▸ **Data for this task**:
========

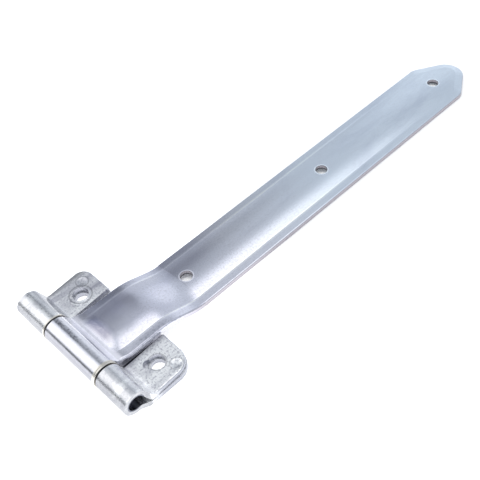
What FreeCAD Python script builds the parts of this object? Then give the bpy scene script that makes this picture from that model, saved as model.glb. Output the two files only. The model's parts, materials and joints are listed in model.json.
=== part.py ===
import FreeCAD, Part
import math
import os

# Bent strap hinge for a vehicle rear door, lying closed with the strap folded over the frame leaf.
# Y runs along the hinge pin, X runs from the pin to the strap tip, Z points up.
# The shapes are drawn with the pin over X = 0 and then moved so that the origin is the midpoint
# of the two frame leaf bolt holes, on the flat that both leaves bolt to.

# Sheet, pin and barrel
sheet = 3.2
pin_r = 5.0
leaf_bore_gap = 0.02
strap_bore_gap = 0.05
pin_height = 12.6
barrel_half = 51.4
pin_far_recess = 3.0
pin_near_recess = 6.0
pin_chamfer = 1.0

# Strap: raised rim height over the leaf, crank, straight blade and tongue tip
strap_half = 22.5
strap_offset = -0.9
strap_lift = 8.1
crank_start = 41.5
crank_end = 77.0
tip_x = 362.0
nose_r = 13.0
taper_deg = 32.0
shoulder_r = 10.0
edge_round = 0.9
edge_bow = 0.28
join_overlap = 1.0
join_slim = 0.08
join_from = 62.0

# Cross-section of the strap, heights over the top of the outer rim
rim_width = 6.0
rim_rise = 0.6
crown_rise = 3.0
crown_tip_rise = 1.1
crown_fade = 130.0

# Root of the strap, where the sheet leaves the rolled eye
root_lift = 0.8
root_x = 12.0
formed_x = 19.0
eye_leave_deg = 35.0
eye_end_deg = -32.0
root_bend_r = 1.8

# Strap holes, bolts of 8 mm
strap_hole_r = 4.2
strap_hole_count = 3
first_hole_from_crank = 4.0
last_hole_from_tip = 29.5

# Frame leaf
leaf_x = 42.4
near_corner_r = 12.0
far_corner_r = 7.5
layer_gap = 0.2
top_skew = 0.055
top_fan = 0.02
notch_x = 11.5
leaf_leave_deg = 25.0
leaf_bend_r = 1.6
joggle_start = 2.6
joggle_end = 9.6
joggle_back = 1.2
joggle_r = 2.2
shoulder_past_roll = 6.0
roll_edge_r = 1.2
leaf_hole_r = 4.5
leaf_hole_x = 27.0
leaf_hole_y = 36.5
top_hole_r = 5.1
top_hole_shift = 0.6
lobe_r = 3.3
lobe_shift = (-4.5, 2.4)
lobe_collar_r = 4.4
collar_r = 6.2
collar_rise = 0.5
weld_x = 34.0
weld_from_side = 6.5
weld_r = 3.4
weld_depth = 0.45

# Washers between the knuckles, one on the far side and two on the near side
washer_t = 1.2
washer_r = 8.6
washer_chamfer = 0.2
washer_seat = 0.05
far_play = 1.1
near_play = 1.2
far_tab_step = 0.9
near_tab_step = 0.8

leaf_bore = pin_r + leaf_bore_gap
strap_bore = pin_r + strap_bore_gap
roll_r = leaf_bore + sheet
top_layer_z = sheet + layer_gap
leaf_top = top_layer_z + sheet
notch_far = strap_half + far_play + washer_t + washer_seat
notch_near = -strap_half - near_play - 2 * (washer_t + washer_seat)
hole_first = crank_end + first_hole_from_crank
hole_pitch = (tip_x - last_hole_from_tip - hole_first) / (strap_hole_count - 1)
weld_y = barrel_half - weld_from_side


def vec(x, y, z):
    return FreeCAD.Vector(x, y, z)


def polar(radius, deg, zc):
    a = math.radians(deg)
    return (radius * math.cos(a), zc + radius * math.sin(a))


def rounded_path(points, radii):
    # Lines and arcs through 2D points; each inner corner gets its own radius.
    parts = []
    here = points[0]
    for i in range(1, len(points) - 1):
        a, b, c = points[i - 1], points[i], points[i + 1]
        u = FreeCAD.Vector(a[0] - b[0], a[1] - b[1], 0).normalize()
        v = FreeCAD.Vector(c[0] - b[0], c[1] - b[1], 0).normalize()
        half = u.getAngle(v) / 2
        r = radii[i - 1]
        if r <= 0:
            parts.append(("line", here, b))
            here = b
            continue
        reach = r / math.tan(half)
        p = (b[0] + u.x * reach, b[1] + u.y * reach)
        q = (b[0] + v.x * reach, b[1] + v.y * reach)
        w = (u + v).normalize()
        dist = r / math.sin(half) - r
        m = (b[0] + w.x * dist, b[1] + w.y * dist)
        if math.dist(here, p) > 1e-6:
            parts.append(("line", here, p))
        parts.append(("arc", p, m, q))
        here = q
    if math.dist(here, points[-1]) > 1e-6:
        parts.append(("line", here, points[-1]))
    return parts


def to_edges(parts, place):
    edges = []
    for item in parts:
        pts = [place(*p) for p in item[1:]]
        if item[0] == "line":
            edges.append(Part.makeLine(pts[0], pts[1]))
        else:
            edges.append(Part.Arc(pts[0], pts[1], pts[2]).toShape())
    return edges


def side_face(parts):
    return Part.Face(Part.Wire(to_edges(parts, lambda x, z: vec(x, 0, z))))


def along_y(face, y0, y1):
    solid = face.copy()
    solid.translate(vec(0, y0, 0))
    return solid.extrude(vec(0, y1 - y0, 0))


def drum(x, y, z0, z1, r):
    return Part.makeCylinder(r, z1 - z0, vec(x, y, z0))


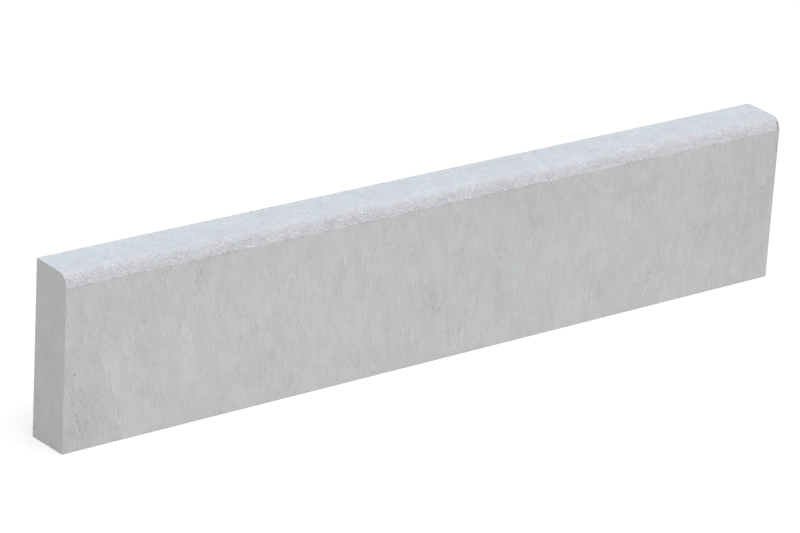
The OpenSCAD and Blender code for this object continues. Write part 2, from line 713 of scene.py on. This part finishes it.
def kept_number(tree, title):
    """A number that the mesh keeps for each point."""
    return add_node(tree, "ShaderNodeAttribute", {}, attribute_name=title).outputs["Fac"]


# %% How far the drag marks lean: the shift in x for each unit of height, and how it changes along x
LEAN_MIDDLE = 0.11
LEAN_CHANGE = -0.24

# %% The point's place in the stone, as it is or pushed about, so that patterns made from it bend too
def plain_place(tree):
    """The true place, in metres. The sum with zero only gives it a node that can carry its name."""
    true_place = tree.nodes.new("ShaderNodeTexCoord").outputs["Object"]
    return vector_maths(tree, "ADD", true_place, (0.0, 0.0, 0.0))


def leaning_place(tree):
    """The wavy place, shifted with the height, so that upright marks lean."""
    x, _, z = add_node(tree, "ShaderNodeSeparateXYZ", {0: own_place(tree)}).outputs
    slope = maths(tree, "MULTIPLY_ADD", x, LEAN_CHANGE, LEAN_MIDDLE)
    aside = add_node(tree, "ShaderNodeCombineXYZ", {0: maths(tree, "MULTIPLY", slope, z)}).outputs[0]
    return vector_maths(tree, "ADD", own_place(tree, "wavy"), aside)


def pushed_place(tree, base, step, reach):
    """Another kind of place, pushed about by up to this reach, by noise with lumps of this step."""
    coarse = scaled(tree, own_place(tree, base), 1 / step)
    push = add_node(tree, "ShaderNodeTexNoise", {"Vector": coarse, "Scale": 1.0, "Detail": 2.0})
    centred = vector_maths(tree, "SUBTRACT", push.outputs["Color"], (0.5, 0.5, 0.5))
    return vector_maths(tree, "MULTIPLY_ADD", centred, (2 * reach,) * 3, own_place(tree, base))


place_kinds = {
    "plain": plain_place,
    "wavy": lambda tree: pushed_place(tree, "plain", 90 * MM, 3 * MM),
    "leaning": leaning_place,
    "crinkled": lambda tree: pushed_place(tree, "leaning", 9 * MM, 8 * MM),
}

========

▸ **The exercise**: Will you return exactly the lines above from the one with "The OpenSCAD and" down to the one with "3, own_place(tree, base))", counting both as part of the range?

▸ **Solution below**:
The OpenSCAD and Blender code for this object continues. Write part 2, from line 713 of scene.py on. This part finishes it.
def kept_number(tree, title):
    """A number that the mesh keeps for each point."""
    return add_node(tree, "ShaderNodeAttribute", {}, attribute_name=title).outputs["Fac"]


# %% How far the drag marks lean: the shift in x for each unit of height, and how it changes along x
LEAN_MIDDLE = 0.11
LEAN_CHANGE = -0.24

# %% The point's place in the stone, as it is or pushed about, so that patterns made from it bend too
def plain_place(tree):
    """The true place, in metres. The sum with zero only gives it a node that can carry its name."""
    true_place = tree.nodes.new("ShaderNodeTexCoord").outputs["Object"]
    return vector_maths(tree, "ADD", true_place, (0.0, 0.0, 0.0))


def leaning_place(tree):
    """The wavy place, shifted with the height, so that upright marks lean."""
    x, _, z = add_node(tree, "ShaderNodeSeparateXYZ", {0: own_place(tree)}).outputs
    slope = maths(tree, "MULTIPLY_ADD", x, LEAN_CHANGE, LEAN_MIDDLE)
    aside = add_node(tree, "ShaderNodeCombineXYZ", {0: maths(tree, "MULTIPLY", slope, z)}).outputs[0]
    return vector_maths(tree, "ADD", own_place(tree, "wavy"), aside)


def pushed_place(tree, base, step, reach):
    """Another kind of place, pushed about by up to this reach, by noise with lumps of this step."""
    coarse = scaled(tree, own_place(tree, base), 1 / step)
    push = add_node(tree, "ShaderNodeTexNoise", {"Vector": coarse, "Scale": 1.0, "Detail": 2.0})
    centred = vector_maths(tree, "SUBTRACT", push.outputs["Color"], (0.5, 0.5, 0.5))
    return vector_maths(tree, "MULTIPLY_ADD", centred, (2 * reach,) * 3, own_place(tree, base))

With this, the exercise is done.